I just read your post. I feel sorry for you this happened, and I can feel your disgust about the situation and towards the people who gave you this awful feeling.

Defending yourself, “standing your ground,” was a very human and normal reaction. However, I doubt they would have changed their minds, since they already had a sick, perverted image of you in their heads, an image they clearly would not have been willing to change, even after tons of explanations. I regret this happened to you, I can see there is nothing wrong with your pictures. I am wondering why they made such deductions, why it made them angry in a way they wanted to verbally attack you. It says a lot about them. Keep that in mind. Don’t let them give you a feeling of guilt.

 

JB — Thanks for the email. I really appreciated it. It was very comforting.

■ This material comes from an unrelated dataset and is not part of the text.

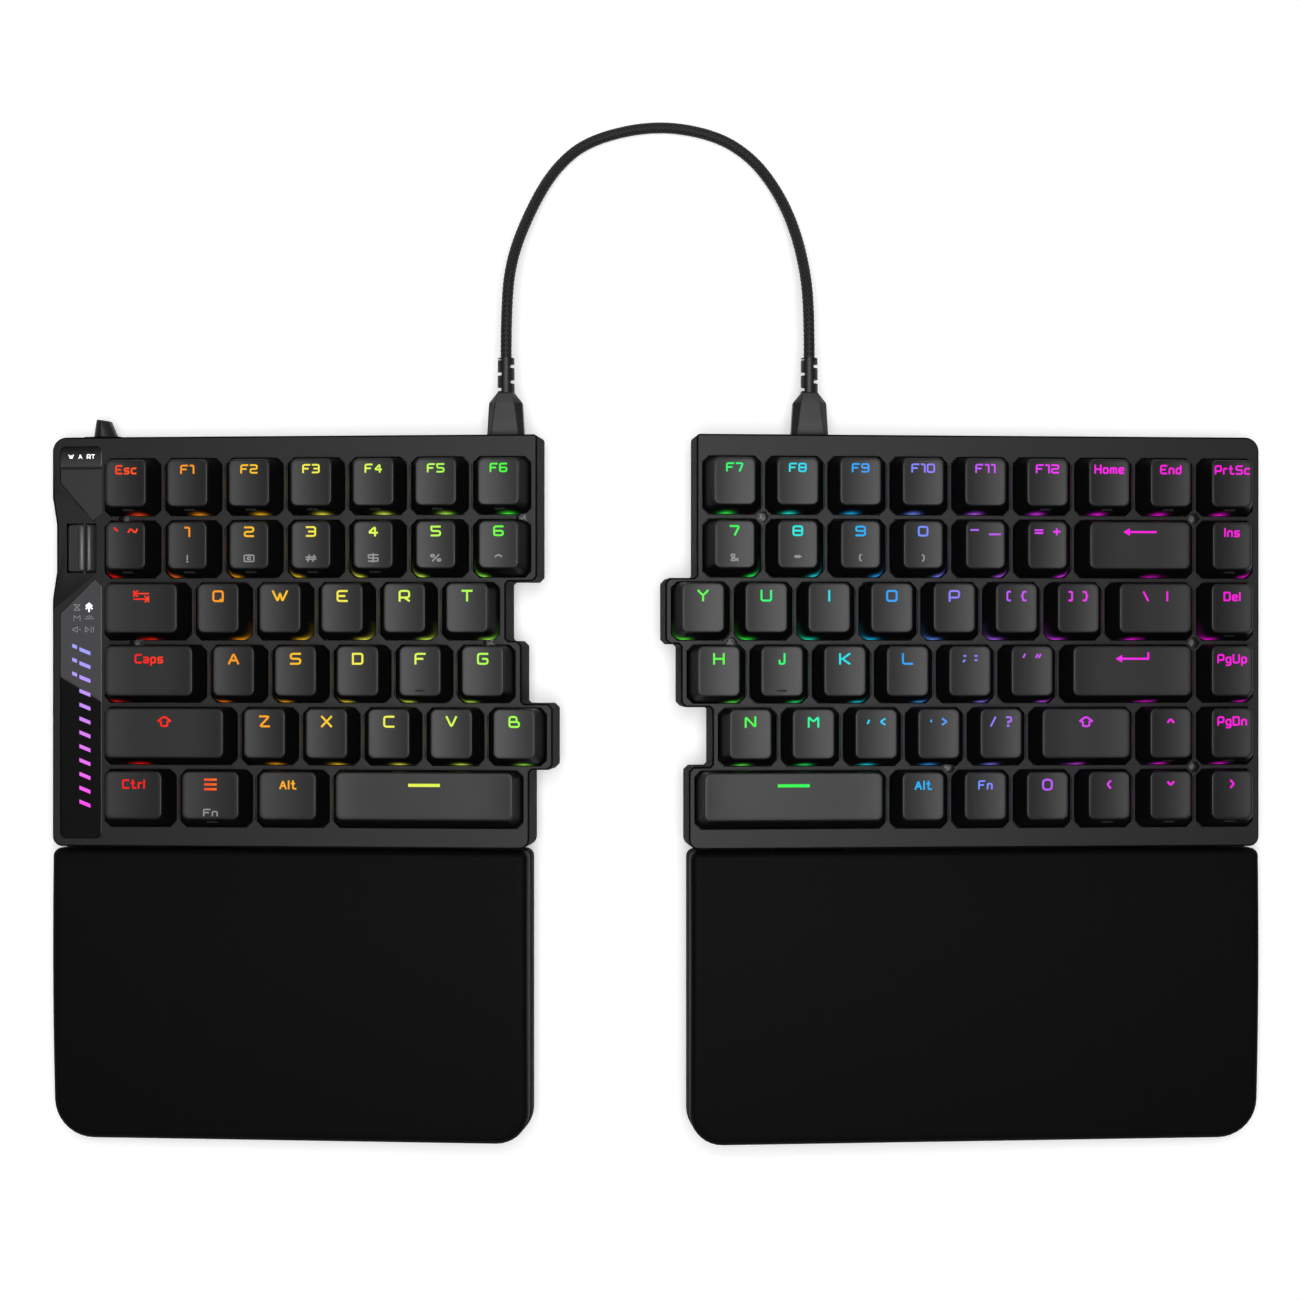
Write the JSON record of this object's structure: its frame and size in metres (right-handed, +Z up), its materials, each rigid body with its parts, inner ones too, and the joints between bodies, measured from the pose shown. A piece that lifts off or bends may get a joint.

You are right. It as a case of me being the victim of people who “wrongfully thought” of me “based on … their twisted minds.”

You are also right that they were not going to change their minds. They had an idée fixe, an image of me that they formed, instantaneously, on the spot, since they had never seen me before. They were making what is called in an English idiom a “snap judgment.”

And, as you noted, “tons of explanations” — in fact, anything I said — would have done, and did, no good whatsoever.

I appreciate your encouragement.

They are ignoramuses and busybodies who have nothing better to do.

Meddlers. Snoops.

They also have no appreciation of the finer things. But that’s obvious and goes without saying.